Chez Wainwright, le corps est trop lisse, le regard trop distant. Il observe, certes, mais on peine à sentir la compassion, cette humanité discrète qui rendait le commissaire si singulier. L’acteur joue un homme méthodique, presque clinique, alors que le vrai Maigret fonctionnait à l’instinct. Cette version du personnage paraît plus issue d’un magazine de mode que d’un commissariat du Quai des Orfèvres. On peut apprécier la tentative d’actualisation, mais elle déstabilise ceux qui espéraient retrouver cette figure ancrée dans le réel, à la fois bourrue et profondément humaine. Les épisodes 1 et 2 de Maigret construisent un double récit autour d’un braquage de banque et d’un meurtre plus intime. 

 

L’intrigue avance avec un rythme correct, sans excès ni lenteur. Pourtant, la mécanique de l’enquête donne parfois l’impression d’être trop huilée. Les indices apparaissent de manière presque miraculeuse — un magazine feuilleté au bon moment, une déduction surgie de nulle part — comme si le scénario refusait de s’embarrasser des détails du travail policier. On sent la volonté de garder le spectateur accroché, mais au détriment du naturel. Ce qui, dans d’autres séries, passerait inaperçu, dérange ici, car Maigret, par essence, repose sur la lenteur, la minutie, et cette manière qu’il avait de comprendre les gens avant de résoudre les crimes.

La série, écrite par Patrick Harbinson, jongle entre sérieux et ironie, surfant sur des succès comme Sherlock (qui avait dépoussiéré un autre héros policier de la littérature). Elle glisse quelques touches d’humour pour casser la raideur du genre, comme si elle cherchait à se moquer doucement des codes du polar classique. Par moments, cela fonctionne : certaines répliques allègent l’ambiance sans trahir le ton général. Mais cette oscillation constante entre introspection et légèreté empêche parfois la tension dramatique de s’installer. On passe d’une scène de crime sombre à un clin d’œil presque méta, puis à un échange sentimental, sans transition nette. Ce mélange crée une série qui veut être tout à la fois : hommage, modernisation et déconstruction. 

 

Le résultat, à mes yeux, reste hybride. Un point intéressant dans cette nouvelle version de Maigret, c’est la place donnée à Louise, l’épouse du commissaire. Interprétée par Stefanie Martini, elle n’est plus seulement l’ombre douce du foyer, mais une femme active, parfois inquiète, qui cherche à construire une famille. Leur couple est marqué par la difficulté d’avoir un enfant, une inversion notable par rapport aux romans où le deuil était central. Ce choix apporte une dimension plus contemporaine au personnage, mais là encore, il transforme profondément la nature de leur relation. On retrouve une tendresse sincère entre eux, mais pas cette complicité silencieuse et robuste qui faisait leur force dans les anciennes adaptations.

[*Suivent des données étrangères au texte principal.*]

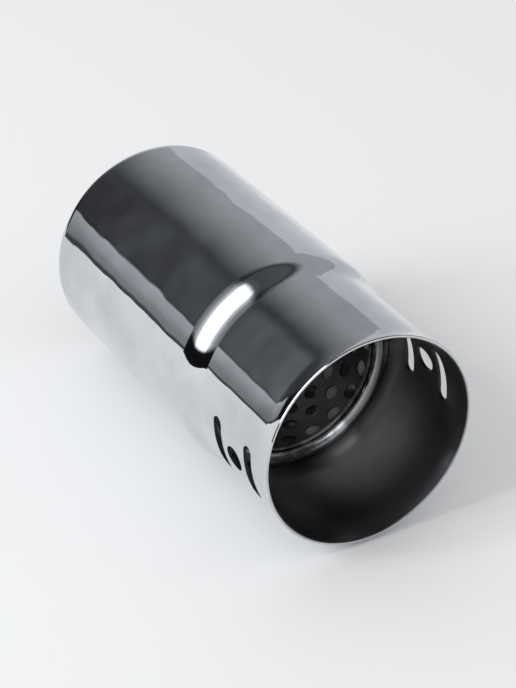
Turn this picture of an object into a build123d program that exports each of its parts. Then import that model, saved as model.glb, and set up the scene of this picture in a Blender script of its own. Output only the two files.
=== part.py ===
from build123d import *
from math import asin, cos, degrees, floor, pi, radians, sqrt, tan
import os

# Stepped exhaust tip in chromed sheet steel, in millimetres. It stands on its rear
# rim with the tube axis along +Z, the inlet at the bottom and the mouth at the top.

# Outer shell: a long rear barrel, a shoulder that steps in, and the front barrel
rear_diameter = 90.0
rear_length = 109.5
shoulder_length = 14.0
shoulder_step = 2.7
front_length = 50.5
shell_sheet = 1.2
rear_corner_radius = 6.0
rear_flat_least = 1.0
mouth_flare_length = 7.0
mouth_flare_out = 1.0
mouth_edge_break = 0.3

# Vents cut through both sides of the front barrel, measured from the mouth
vent_middle_depth = 26.5
vent_pitch = 11.1
vent_slot_length = 24.0
vent_slot_width = 5.5
vent_hole_diameter = 10.0

# Inlet pipe for the tailpipe, and the collar of the shell that holds it
tailpipe_diameter = 63.5
tailpipe_clearance = 0.5
inlet_wall = 1.5
inlet_length = 52.0
inlet_recess = 0.5
collar_height = 12.0
collar_bend = 3.0
weld_bead_radius = 1.5

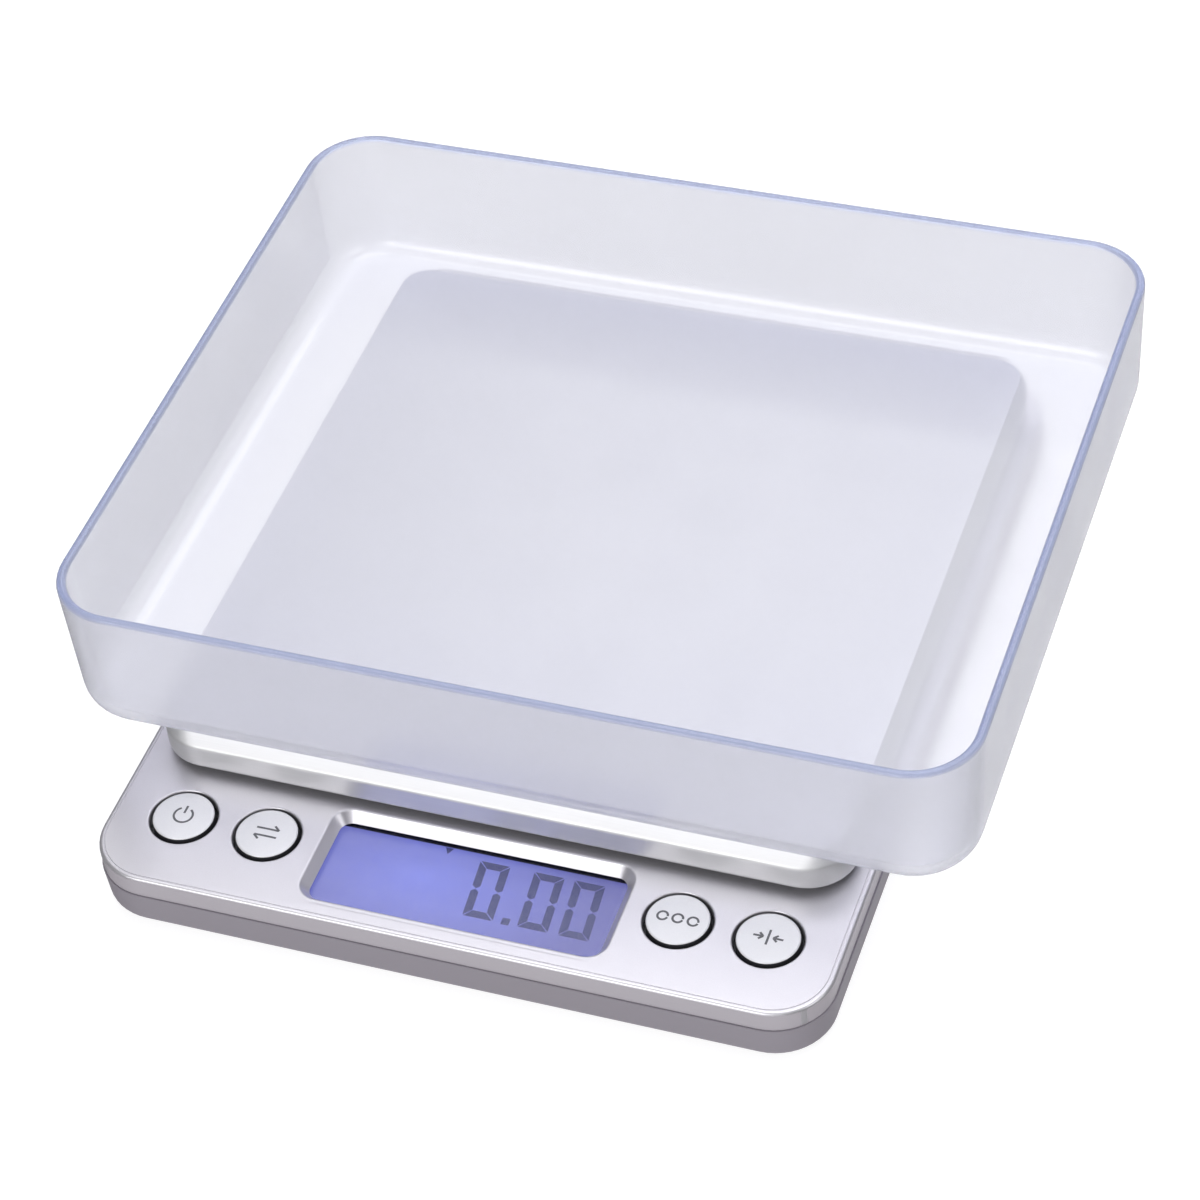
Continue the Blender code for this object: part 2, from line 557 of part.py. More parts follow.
def spring_points(side, foot, y):
    """A cone-shaped coil from the contact towards the cell: radius and place change evenly with turn."""
    steps = SPRING_TURNS * 10
    points = []
    for step in range(steps + 1):
        part = step / steps
        angle = 2 * math.pi * SPRING_TURNS * part
        radius = (3.6 - 1.6 * part) * MM
        x = side * (foot - SPRING_WIRE - SPRING_LENGTH * part)
        points.append((x, y + radius * math.cos(angle), BATTERY_Z + radius * math.sin(angle)))
    return points


def make_battery_door():
    """Door flush with the floor: two hooks at its front edge, where it hinges, and a latch at its back."""
    at = (0.0, HINGE_Y, BASE_BOTTOM)
    depth = DOOR_SIZE[1]
    front = DOOR_FRONT - HINGE_Y
    plate = slab(DOOR_SIZE, 0.0, DOOR_THICK, (0, front + depth / 2), radius=1 * MM)
    part = add_part("battery_door", mesh_of("battery_door", [plate]), GREY_ABS, at)
    riser_low, hook_low, hook_top = DOOR_THICK - 0.2 * MM, 1.9 * MM, 2.7 * MM
    risers = [slab((6 * MM, 1.2 * MM), riser_low, hook_top, (x * MM, front + 0.6 * MM)) for x in (-15, 15)]
    hooks = [slab((6 * MM, 2.6 * MM), hook_low, hook_top, (x * MM, front - 0.5 * MM)) for x in (-15, 15)]
    latch = slab((9 * MM, 1 * MM), riser_low, 3 * MM, (0, front + depth - 0.7 * MM))
    for label, shapes in (("risers", risers), ("hooks", hooks), ("latch", [latch])):
        join(part, label, *shapes)
        part.modifiers[label].object.location = at


def make_leads():
    """Leads to the board: one sleeve from the load cell and two from the battery contacts."""
    board_z = BOARD_TOP + GAP + 1 * MM
    lead_x = -BAY_HALF_X
    sleeve = [
        (-24.6 * MM, 8 * MM, 8 * MM), (-28 * MM, 3 * MM, 7.2 * MM), (-31 * MM, -10 * MM, 5 * MM),
        (-29 * MM, -26 * MM, 4.6 * MM), (-27.5 * MM, -38 * MM, 5.2 * MM), (-27 * MM, -44 * MM, board_z),
    ]
    wire("load_cell_wires", smooth_route(sleeve), 0.8 * MM, WIRE_GREY)
    for name, y, bend_x, material in (
        ("battery_lead_negative", BATTERY_Y[0], -33 * MM, WIRE_BLACK),
        ("battery_lead_positive", BATTERY_Y[1], -36 * MM, WIRE_RED),
    ):
        knots = [
            (lead_x, y, 11 * MM), (lead_x - 3 * MM, y, 10.6 * MM), (bend_x, y - 6 * MM, 6 * MM),
            (bend_x, 5 * MM, 4.4 * MM), (bend_x, -20 * MM, 4.4 * MM), (bend_x, -36 * MM, 4.8 * MM),
            (bend_x + MM, -44 * MM, board_z),
        ]
        wire(name, smooth_route(knots), 0.6 * MM, material)


# ---------------------------------------------------------------- assembly

BASE = bpy.data.objects.new("scale_base", None)
PARTS.objects.link(BASE)
BACK_EDGE = TRAY_Y + TRAY_RIM[1] / 2
BASE.location = (-TRAY_X, -(BACK_EDGE - BASE_SIZE[1] / 2) / 2, 0.0)

make_bottom_housing()
make_top_housing()
make_feet_and_housing_screws()
make_load_cell()
make_platform_carrier()
make_platform_plate()
make_tray()
make_board()
make_display()
make_buttons()
make_batteries()
make_contacts()
make_battery_door()
make_leads()
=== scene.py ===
"""Looks of a compact kitchen scale with a loose clear tray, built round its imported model.

Lengths are millimetres until a mesh is made, which turns them to metres. Levels are heights above the
surface the scale stands on. The display and the buttons are on the -Y side.
"""

import math

import bmesh
import bpy
import numpy as np
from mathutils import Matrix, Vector
from mathutils.geometry import tessellate_polygon


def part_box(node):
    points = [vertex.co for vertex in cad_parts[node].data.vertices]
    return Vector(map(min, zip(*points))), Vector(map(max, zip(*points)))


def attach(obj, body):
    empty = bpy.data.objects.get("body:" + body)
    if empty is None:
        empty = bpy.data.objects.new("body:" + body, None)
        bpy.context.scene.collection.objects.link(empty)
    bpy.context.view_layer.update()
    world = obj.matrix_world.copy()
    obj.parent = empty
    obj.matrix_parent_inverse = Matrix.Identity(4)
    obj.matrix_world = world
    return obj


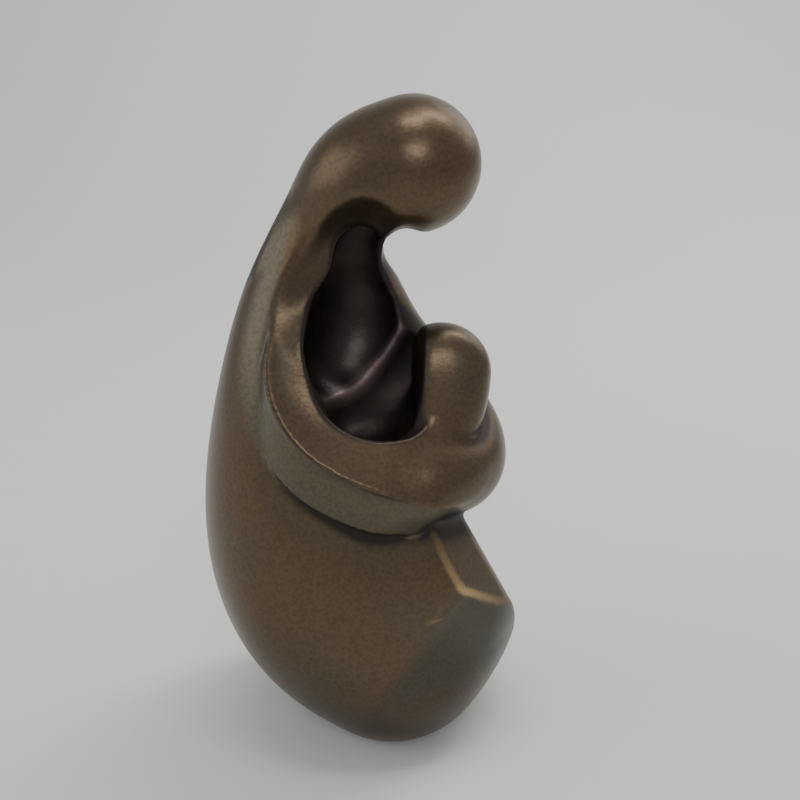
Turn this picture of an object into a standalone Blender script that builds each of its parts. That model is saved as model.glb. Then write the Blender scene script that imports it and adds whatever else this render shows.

Regarder Maigret (2025), c’est parfois avoir l’impression d’assister à un drame policier britannique transposé artificiellement à Paris. La photographie, la musique, le découpage des plans, tout évoque une production anglaise. Le Paris montré ici ressemble à un décor de carte postale, avec quelques monuments emblématiques et des intérieurs d’un minimalisme presque scandinave. Il y a un vrai décalage entre ce Paris-là et celui de Simenon, grouillant de vie, d’odeurs et de contradictions. Ce contraste visuel nourrit une question qui traverse toute la série : fallait-il encore appeler cela Maigret ? Malgré tout, certains fragments rappellent ce qu’était Maigret. 

 

Une scène entre le commissaire et la mère d’un voleur tué illustre bien cela : le ton se fait sobre, la compassion affleure, et Wainwright laisse percer une émotion sincère, presque muette. Ces rares moments sauvent l’ensemble du glissement vers le pur divertissement policier. Ils rappellent que le cœur de Maigret, ce n’est pas le crime, mais la compréhension du crime — cette volonté de sonder la misère humaine sans la juger. À l’issue de ces deux premiers épisodes, je suis partagé. L’intention est claire : dépoussiérer une figure emblématique, la rendre accessible à une génération qui ne connaît pas Simenon. Mais à trop vouloir moderniser, la série perd une part de ce qui faisait l’âme de Maigret : sa lenteur, sa profondeur, son humanité ordinaire.

Je continuerai sans doute à regarder, par curiosité et par affection pour le personnage qui a accompagné de nombreux après-midi chez mes grands parents. Peut-être que la suite saura trouver le juste équilibre entre respect et renouvellement. Mais pour l’instant, cette adaptation ressemble davantage à une belle coquille — élégante, bien jouée, parfois juste — mais dont l’esprit semble s’être évaporé quelque part entre le Quai des Orfèvres et un plateau de tournage londonien.

 

Note : 4/10. En bref, pour l’instant, cette adaptation ressemble davantage à une belle coquille mais dont l’esprit semble s’être évaporé quelque part entre le Quai des Orfèvres et un plateau de tournage londonien.